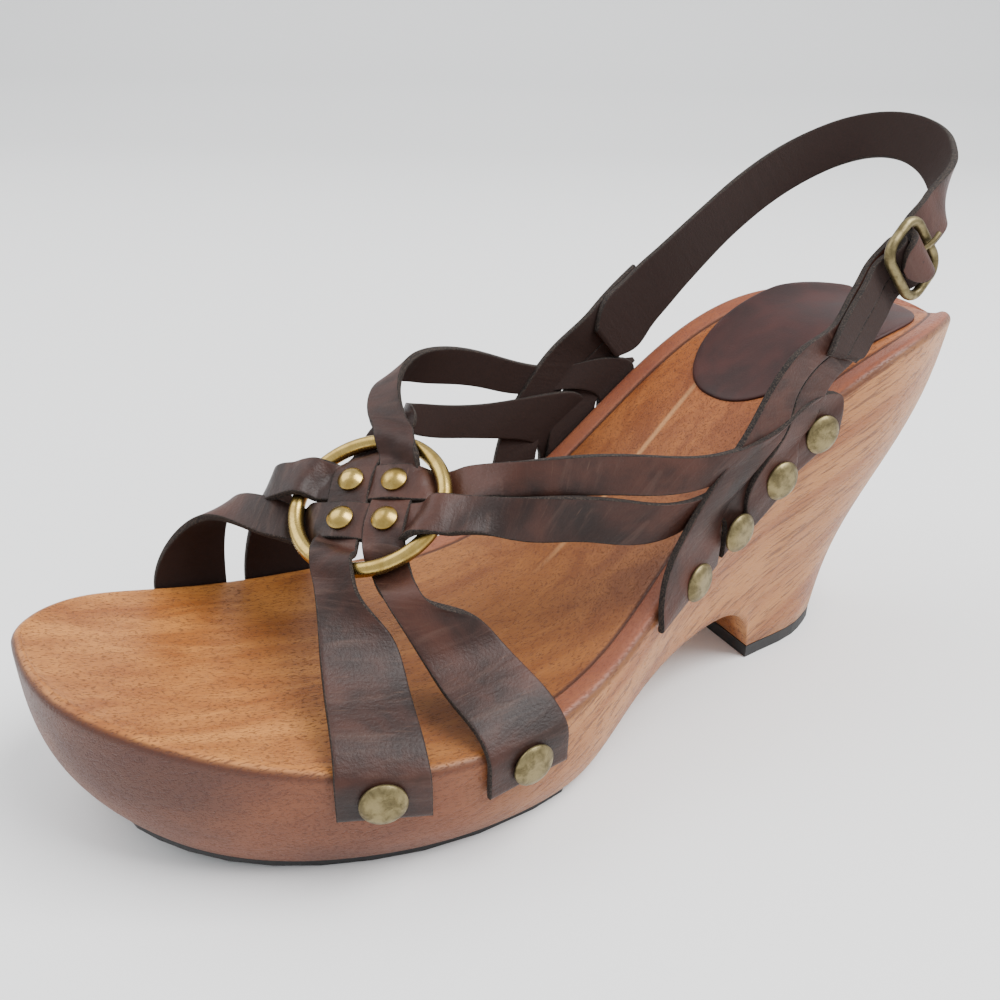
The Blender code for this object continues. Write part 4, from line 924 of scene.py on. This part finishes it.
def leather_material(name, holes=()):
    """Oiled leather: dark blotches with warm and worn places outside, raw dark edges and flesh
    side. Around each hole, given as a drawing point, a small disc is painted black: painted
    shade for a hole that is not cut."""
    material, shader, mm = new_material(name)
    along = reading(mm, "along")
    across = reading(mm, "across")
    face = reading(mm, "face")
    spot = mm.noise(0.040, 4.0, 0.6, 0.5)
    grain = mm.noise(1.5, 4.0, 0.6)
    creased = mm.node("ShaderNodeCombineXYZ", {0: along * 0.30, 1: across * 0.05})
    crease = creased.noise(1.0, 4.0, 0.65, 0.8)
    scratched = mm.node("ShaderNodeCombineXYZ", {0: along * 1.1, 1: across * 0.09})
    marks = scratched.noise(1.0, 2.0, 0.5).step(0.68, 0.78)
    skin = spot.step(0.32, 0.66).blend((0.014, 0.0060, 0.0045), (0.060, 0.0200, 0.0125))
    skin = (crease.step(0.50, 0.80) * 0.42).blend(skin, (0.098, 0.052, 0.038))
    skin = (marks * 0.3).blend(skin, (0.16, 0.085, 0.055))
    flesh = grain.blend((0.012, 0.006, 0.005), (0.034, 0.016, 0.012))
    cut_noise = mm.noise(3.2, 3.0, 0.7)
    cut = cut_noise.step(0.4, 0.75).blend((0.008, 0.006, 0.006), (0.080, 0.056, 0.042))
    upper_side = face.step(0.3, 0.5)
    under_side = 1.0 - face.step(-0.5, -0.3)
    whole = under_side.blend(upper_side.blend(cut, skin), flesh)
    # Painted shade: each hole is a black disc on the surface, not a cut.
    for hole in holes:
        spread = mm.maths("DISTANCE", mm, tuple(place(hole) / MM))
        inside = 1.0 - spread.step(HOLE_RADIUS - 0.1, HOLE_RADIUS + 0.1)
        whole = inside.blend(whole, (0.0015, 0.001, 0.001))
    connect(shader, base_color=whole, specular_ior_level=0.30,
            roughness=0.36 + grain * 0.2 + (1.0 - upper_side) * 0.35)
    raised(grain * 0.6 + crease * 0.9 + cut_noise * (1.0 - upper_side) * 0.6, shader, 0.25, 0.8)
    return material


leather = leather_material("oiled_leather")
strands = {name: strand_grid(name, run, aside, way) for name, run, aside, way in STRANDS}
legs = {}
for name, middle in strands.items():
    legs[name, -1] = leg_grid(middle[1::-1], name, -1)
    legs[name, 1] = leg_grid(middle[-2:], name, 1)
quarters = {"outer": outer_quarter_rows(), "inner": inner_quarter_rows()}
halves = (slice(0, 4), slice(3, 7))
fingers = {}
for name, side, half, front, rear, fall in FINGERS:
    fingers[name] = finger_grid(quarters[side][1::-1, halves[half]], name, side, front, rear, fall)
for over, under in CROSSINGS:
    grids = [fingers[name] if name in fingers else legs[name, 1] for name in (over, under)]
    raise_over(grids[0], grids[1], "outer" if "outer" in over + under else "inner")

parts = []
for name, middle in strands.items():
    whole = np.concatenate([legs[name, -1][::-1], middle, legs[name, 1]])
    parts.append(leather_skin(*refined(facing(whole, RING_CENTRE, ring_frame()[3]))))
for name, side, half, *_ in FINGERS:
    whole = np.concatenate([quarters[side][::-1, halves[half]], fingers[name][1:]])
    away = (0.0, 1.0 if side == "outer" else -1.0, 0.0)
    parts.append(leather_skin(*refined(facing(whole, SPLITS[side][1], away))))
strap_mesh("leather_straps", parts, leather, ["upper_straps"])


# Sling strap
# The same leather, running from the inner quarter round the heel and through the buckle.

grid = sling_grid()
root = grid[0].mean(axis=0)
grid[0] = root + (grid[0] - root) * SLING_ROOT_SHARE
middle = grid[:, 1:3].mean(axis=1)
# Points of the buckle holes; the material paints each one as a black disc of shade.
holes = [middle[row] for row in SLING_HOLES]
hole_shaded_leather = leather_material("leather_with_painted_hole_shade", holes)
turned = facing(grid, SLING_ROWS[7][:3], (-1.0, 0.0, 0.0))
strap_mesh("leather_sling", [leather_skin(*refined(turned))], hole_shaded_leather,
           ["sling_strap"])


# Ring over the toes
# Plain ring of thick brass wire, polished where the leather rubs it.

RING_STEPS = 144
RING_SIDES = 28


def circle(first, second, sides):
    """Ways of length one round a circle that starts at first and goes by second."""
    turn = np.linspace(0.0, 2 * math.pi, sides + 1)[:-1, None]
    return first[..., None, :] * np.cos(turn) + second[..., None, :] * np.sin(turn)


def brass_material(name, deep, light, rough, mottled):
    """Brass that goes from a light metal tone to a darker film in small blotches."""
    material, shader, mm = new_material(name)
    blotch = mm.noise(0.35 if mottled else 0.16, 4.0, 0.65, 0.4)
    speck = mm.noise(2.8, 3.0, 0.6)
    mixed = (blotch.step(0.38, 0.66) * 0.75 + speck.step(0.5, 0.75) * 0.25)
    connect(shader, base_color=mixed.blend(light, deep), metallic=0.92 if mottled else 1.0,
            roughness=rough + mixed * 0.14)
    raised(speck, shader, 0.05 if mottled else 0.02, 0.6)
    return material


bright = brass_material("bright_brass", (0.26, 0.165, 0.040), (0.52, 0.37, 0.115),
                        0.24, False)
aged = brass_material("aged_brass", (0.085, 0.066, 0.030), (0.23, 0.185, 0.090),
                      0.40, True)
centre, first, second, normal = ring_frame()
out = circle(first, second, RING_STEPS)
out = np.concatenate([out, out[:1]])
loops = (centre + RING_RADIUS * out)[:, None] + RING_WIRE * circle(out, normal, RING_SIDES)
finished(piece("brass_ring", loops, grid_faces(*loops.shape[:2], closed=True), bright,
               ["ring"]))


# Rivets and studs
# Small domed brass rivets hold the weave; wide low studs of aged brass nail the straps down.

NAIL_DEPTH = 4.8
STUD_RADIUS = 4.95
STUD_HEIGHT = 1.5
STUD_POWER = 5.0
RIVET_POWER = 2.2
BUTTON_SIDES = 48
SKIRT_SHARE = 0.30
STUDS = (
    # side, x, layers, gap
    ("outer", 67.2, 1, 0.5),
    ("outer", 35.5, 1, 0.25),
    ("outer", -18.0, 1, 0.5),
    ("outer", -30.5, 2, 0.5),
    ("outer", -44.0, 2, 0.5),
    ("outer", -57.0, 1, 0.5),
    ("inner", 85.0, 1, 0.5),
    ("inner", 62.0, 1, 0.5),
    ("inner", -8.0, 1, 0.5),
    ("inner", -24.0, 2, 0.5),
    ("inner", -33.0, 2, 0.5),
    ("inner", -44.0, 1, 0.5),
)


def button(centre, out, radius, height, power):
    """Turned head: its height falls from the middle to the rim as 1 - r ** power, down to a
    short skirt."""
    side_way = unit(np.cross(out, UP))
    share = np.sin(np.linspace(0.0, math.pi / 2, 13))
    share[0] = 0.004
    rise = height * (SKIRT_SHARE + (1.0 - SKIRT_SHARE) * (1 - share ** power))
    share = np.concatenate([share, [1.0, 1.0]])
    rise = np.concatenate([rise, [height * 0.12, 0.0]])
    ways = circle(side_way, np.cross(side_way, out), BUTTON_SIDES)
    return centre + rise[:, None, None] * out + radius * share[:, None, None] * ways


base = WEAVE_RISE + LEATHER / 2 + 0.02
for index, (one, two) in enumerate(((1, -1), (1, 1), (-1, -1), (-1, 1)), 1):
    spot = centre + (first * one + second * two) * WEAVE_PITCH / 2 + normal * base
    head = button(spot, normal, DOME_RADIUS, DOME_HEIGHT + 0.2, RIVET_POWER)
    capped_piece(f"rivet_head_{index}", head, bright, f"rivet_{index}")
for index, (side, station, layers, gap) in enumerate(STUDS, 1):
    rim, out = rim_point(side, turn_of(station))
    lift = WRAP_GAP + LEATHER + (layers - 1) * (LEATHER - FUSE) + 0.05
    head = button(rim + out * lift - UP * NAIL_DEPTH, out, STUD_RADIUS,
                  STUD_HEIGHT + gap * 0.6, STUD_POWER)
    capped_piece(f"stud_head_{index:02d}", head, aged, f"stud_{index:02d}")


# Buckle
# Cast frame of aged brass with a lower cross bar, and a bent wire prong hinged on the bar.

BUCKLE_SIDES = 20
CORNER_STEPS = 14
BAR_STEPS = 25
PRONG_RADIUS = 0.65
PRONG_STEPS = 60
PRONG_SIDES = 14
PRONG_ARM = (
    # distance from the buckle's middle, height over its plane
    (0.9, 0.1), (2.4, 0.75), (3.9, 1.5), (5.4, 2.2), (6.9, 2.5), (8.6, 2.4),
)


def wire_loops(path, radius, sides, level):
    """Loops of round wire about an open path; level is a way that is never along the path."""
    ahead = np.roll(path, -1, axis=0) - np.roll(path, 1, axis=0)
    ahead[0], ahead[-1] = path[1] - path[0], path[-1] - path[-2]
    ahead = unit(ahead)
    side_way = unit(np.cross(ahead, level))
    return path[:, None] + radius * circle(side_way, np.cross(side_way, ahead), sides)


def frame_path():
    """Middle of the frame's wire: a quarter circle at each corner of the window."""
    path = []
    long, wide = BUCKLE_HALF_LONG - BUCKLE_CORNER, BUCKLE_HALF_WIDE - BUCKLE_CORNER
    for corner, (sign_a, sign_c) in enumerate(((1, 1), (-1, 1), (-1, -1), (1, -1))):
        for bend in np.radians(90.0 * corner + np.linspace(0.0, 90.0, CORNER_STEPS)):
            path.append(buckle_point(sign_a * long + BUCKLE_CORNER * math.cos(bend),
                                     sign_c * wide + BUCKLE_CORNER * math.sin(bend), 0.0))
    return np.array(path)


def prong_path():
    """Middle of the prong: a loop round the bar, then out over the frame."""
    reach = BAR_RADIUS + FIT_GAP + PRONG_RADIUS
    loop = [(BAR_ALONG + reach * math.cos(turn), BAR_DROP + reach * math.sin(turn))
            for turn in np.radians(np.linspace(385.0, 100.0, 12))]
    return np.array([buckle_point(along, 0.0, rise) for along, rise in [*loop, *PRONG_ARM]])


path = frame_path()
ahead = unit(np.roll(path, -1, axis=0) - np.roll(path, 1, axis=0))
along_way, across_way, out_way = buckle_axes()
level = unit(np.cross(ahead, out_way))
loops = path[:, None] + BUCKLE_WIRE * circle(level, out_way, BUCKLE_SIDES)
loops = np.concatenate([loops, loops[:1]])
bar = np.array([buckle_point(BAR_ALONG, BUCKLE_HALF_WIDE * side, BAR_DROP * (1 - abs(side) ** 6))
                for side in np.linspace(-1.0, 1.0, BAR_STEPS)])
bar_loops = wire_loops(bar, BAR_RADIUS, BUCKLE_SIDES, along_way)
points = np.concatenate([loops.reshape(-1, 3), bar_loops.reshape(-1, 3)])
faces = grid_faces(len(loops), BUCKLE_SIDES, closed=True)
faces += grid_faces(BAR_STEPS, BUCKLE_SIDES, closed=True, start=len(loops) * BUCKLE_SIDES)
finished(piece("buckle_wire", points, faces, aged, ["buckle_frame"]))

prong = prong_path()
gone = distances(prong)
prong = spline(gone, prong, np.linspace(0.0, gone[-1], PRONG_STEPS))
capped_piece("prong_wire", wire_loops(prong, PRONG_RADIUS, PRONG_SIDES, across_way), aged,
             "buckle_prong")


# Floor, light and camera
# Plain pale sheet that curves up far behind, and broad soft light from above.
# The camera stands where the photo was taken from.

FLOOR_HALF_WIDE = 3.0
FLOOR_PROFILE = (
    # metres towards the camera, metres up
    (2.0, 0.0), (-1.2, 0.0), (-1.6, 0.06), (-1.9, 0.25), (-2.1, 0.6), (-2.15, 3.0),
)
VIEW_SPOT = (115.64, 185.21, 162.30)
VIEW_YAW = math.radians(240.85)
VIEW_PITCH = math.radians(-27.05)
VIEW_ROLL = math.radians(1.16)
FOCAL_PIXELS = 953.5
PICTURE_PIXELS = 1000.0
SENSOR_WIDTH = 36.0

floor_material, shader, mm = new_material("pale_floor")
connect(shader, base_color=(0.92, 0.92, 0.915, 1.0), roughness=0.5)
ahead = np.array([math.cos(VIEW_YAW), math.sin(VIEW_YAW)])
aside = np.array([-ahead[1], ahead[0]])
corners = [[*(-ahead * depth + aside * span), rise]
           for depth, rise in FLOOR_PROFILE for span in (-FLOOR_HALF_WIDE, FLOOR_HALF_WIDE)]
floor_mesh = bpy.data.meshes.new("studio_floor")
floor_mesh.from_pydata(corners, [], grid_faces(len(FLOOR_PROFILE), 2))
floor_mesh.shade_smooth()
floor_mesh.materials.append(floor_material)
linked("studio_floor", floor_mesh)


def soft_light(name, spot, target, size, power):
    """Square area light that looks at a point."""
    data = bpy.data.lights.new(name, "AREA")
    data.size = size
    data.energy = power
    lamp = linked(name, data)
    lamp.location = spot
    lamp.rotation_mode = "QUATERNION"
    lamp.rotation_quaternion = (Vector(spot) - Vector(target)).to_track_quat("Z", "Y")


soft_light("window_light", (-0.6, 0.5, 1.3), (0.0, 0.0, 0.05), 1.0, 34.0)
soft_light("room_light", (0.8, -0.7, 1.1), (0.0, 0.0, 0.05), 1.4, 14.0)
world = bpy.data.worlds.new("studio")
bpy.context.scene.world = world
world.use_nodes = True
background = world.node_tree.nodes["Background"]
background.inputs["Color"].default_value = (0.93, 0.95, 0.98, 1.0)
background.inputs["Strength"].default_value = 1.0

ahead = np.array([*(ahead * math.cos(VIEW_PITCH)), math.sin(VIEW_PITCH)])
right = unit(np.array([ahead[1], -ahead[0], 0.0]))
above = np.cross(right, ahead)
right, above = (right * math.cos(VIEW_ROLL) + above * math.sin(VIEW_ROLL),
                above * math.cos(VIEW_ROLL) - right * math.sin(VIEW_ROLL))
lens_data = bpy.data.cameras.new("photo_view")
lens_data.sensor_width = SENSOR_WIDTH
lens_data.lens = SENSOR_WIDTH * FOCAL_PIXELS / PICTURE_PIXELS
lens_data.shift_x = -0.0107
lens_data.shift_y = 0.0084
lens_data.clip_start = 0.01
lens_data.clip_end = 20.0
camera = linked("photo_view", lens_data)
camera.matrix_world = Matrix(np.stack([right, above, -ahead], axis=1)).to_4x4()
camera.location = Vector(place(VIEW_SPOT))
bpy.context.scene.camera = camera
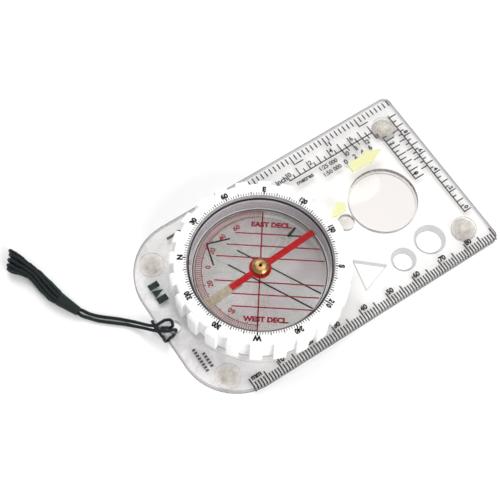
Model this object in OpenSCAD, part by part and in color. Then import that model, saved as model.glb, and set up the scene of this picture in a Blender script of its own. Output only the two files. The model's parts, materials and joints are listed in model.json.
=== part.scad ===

........

• _Written problem_: Write out only what runs from the line holding "Model this object" through the last line of the records, exactly as shown.

• _Expected answer_:
Model this object in OpenSCAD, part by part and in color. Then import that model, saved as model.glb, and set up the scene of this picture in a Blender script of its own. Output only the two files. The model's parts, materials and joints are listed in model.json.
=== part.scad ===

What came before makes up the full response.